In the meantime I have been trying to set up my gallery. It has been slow going because of delays with the powers that be. All approvals in. All machines for transactions here. Instruction being forwarded. Soon, I hope.

Cory Hardeman and Claire are now also setting up studios in the St, George's Gallery.

Tim and Louise have just left after a weekend of setting up, parties and an amazing Celtic pub night at the Well's Hotel. They hung, packed and carried and scrubbed and painted. They planned and organized and negotiated. They were most appreciated. They left leaving me with real life in Wells. Less spoiled and more lonely. Maybe a little harder than last time.

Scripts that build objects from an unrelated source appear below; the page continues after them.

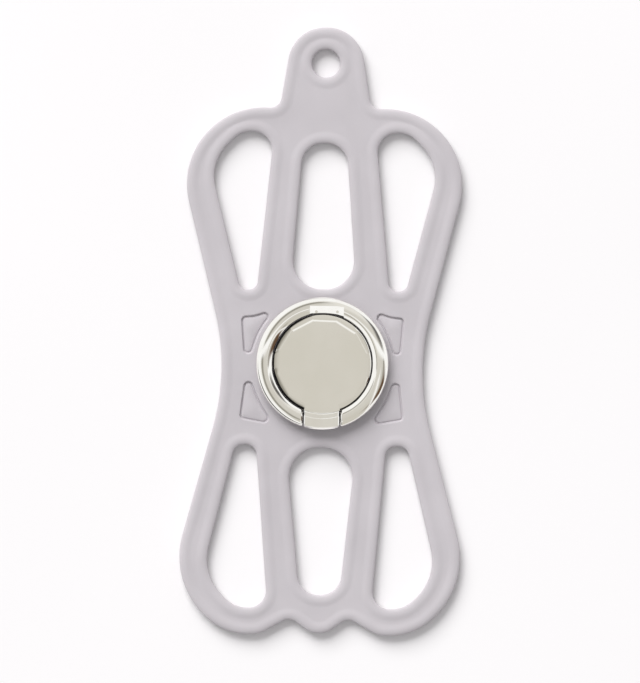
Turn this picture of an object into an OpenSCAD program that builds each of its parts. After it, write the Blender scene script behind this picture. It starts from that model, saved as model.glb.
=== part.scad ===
// Stretch-on silicone phone holder with a swivelling finger ring.
// The back lies on z = 0, the ring turns on the z axis, and the lanyard tab points along +y.

/* [Web outline] */
// Distance from the ring's axis to the top of the lanyard tab
head_len = 83.1; // [74:0.1:92]
// Distance from the ring's axis to the lowest edge
foot_len = 67.2; // [62:0.1:72]
// Width between the bends at the top of the tab
tab_top_w = 16.1; // [14:0.1:18]
// Width of the tab where it meets the shoulders
tab_root_w = 22.6; // [20:0.1:26]
// Height of the shoulders above the ring's axis
shoulder_y = 63.1; // [58:0.1:68]
// Width between the bends at the shoulders
shoulder_w = 78.8; // [74:0.1:84]
// Width between the bends at the waist
waist_w = 46; // [43:0.1:52]
// Distance of the waist's bend below the ring's axis
waist_drop = 1.9; // [0:0.1:5]
// Width between the bends of the lower lobes
haunch_w = 74.1; // [70:0.1:79]
// Distance of those bends below the ring's axis
haunch_drop = 54; // [50:0.1:58]
// Width between the bends where the lower lobes turn under
heel_w = 47.6; // [44:0.1:51]
// Width between the bends where the lower edge turns up
toe_w = 29.6; // [27:0.1:32]
// Width between the two notches in the lower edge
notch_w = 14.4; // [12:0.1:17]
// Depth of the notches above the lowest edge
notch_rise = 4.3; // [3:0.1:5.5]
// Drop of the middle bump's bend below the lowest edge
bump_drop = 0.9; // [0.5:0.1:1.2]
// Radius of the top of the tab
tab_r = 9.2; // [6:0.1:10]
// Radius of the inside corners beside the tab
tab_root_r = 2.8; // [1.5:0.1:4]
// Radius of the upper lobes
shoulder_r = 18.9; // [14:0.1:19]
// Radius of the waist
waist_r = 57; // [40:1:70]
// Radius of the lower lobes' sides
haunch_r = 20.8; // [14:0.1:21]
// Radius of the lower lobes' undersides
heel_r = 16; // [10:0.1:17]
// Radius where the lower edge turns up
toe_r = 8; // [4:0.1:9]
// Radius of the notches
notch_r = 3; // [2:0.1:3.5]
// Radius of the middle bump
bump_r = 5.7; // [4:0.1:6.5]

/* [Slots] */
// Distance from the ring's axis to the upper middle slot
upper_mid_near = 18.3; // [17.5:0.1:22]
// Height of the upper middle slot
upper_mid_len = 36.2; // [30:0.1:38]
// Width of the upper middle slot at its end by the ring
upper_mid_near_w = 16.2; // [13:0.1:17]
// Width of the upper middle slot at its far end
upper_mid_far_w = 10.8; // [8:0.1:12]
// Distance from the ring's axis to the lower middle slot
lower_mid_near = 20.8; // [19:0.1:24]
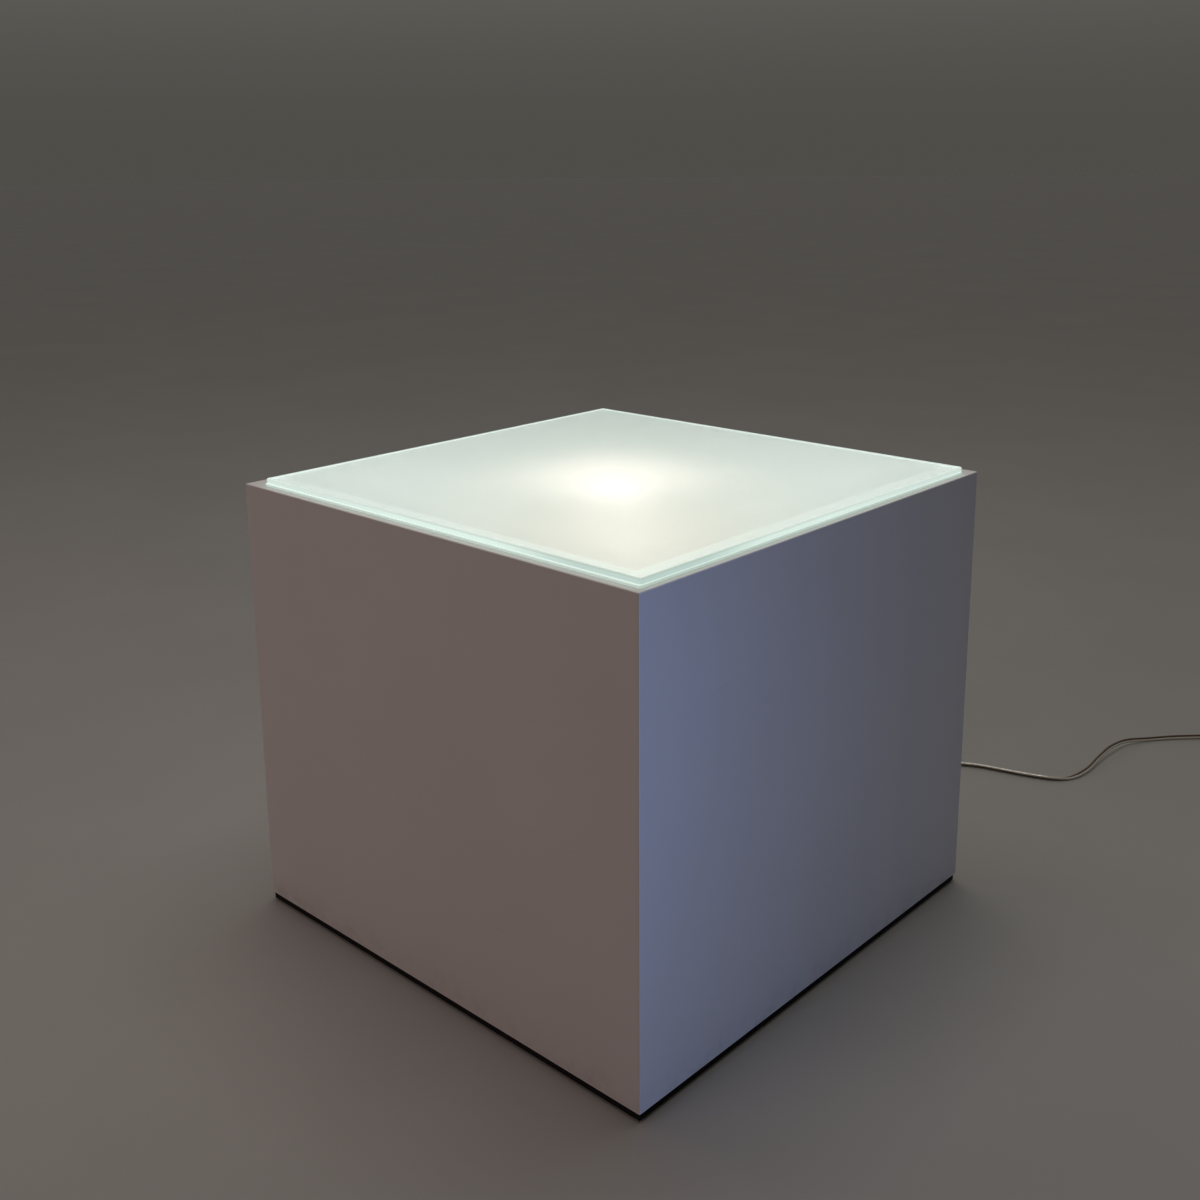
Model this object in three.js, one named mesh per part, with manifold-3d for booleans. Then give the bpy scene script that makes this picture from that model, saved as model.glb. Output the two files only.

I am now a consulting artist for the Illuminaires Festival in Vancouver. I am in the midst of planning a huge lantern installation for summer, a small one for winter and a show in February at Numen. I have also been invited to consider collaborating at the National Taiwan Craft Research Institute for this fall. Feeling a little overwhelmed. Setting up galleries and doing art and planning are two very different things. Each seems to come from a completely different part of my being.

My goal was to knock myself out of my comfort zone. Accomplished. I seem to spend a lot of time being uncomfortable and awkward. I saw a stuffed moose yesterday with long gangly limbs and dissonent movement. I completely related.

My sweety came for four days and I felt normal. He left and I felt different again. He is so reassuring and kind to me. He even hand feeds me. He works hard to make this happen for me but I wonder how up to this I really am. Operating in Vancouver is so easy in contrast. Operating in New York is easy compared to this. Operating in Wells is made much easier because the people here are mostly so very lovely.

Now I must go back to the gallery and label some art. Maybe someone with cash will come by today and buy something.